The story, as I found it, was very interesting. I haven’t read anything like this before so I was easily in awe of this. I found looking at life as a little girl who died to be not boring at all.

It’s main concept was how the girl, with her body parts in pieces and hidden as a result of the murder, wanted to be whole again. To have her body be found by her friends and family or else she won’t have peace and will continue to dwell among the living. In the end, however, she finally understood what it meant to be remembered, to be whole in another way, to be seen without being seen or to be heard without making a sound; to be loved as if she never left. As with her time in the book, she grew as an adult even though she was immortalized in little girl’s body. She finally found her peace.

This book simply tells of a story about how a girl’s death would greatly affect the lives of the people around her. How they struggle to cope with sudden loss, the fear of having a murderer as a neighbor, and how everything was seemingly in ruins for the ones who lost her only to be swell in the end as with every grief stricken moment of a person’s life. This book wants the reader to know, if I may say so myself, that we have to live every moment or else someone, or something, may take every moment we have left and then it would be too late.

This story started with a sadness and grief that gripped the lives of these people throughout the book but the ending was made so beautiful I couldn’t help but smile and be happy for Susie and her family and friends.

Thank you Alice Sebold. This story would be a classic.

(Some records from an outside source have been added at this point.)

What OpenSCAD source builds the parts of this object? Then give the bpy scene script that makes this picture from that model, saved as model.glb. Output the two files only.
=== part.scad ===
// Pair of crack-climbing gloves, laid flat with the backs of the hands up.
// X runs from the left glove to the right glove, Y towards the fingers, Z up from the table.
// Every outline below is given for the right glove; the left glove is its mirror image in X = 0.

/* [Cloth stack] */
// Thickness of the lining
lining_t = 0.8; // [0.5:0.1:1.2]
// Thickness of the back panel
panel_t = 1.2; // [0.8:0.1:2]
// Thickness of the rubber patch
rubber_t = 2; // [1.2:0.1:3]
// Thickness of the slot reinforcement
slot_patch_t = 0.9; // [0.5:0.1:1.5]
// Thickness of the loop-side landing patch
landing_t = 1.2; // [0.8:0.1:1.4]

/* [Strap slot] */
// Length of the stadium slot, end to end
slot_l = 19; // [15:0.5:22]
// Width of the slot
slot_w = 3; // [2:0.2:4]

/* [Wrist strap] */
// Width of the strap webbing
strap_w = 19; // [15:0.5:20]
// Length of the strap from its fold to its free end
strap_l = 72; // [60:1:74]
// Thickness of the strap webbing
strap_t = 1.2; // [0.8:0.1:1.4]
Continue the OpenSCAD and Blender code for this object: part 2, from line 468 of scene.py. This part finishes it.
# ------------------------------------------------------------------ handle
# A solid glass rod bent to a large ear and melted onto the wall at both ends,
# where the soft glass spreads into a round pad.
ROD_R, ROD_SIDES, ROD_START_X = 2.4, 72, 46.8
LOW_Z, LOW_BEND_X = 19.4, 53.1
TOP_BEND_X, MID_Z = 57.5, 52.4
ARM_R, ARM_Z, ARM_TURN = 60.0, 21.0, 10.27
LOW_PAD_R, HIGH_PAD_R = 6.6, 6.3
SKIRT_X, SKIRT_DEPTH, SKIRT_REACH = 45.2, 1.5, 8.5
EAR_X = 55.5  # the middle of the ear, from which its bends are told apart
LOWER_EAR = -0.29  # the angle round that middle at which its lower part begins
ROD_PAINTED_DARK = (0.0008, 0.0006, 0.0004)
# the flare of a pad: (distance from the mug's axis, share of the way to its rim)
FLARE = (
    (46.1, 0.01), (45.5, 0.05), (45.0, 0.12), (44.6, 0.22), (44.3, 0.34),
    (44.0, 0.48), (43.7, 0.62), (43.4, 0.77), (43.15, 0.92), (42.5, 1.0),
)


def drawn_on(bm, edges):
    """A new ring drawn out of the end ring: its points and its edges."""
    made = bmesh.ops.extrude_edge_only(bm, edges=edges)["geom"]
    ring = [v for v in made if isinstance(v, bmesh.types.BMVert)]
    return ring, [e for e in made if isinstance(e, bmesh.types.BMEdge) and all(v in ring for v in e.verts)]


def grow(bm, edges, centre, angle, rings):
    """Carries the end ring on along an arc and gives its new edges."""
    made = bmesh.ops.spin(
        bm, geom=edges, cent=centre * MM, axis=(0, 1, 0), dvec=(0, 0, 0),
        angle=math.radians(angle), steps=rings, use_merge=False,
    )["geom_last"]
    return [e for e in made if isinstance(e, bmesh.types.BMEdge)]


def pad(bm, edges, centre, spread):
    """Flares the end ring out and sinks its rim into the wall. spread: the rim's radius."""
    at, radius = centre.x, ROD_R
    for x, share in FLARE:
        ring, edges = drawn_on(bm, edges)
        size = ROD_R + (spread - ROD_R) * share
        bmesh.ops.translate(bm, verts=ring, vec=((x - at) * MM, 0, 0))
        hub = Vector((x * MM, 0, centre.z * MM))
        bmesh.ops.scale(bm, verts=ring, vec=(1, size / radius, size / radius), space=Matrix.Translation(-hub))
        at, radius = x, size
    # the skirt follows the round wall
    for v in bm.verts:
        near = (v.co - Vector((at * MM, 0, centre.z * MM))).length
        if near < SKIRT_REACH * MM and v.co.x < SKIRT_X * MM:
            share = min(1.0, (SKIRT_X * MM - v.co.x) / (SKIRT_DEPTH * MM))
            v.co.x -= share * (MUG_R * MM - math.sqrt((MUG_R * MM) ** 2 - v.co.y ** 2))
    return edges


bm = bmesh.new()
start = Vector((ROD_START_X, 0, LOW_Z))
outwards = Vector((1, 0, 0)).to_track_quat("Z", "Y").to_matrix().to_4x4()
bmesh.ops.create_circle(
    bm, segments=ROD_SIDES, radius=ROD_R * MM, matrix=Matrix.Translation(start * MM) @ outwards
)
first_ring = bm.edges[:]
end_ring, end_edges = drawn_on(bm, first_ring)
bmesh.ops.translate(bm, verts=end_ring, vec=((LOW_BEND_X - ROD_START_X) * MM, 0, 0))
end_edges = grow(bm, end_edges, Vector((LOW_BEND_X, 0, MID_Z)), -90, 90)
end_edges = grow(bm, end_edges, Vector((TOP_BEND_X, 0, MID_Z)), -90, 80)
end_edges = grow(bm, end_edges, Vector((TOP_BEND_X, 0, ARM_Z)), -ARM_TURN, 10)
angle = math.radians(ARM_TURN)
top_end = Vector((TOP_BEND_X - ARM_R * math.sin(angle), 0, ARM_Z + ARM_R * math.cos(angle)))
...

Summary: When I saw this book, I expected nothing short of a sad story of death, recovery, and happiness in solitude in the end. What I got was everything I expected with hints of passion and romance in between. A great read for teens and young adults specially for those who have an itching to have a feel of what it must be like to die and what happens when you do die.

Overall Rating: 9/10

PS: I still prefer “The Time Traveler’s Wife” though.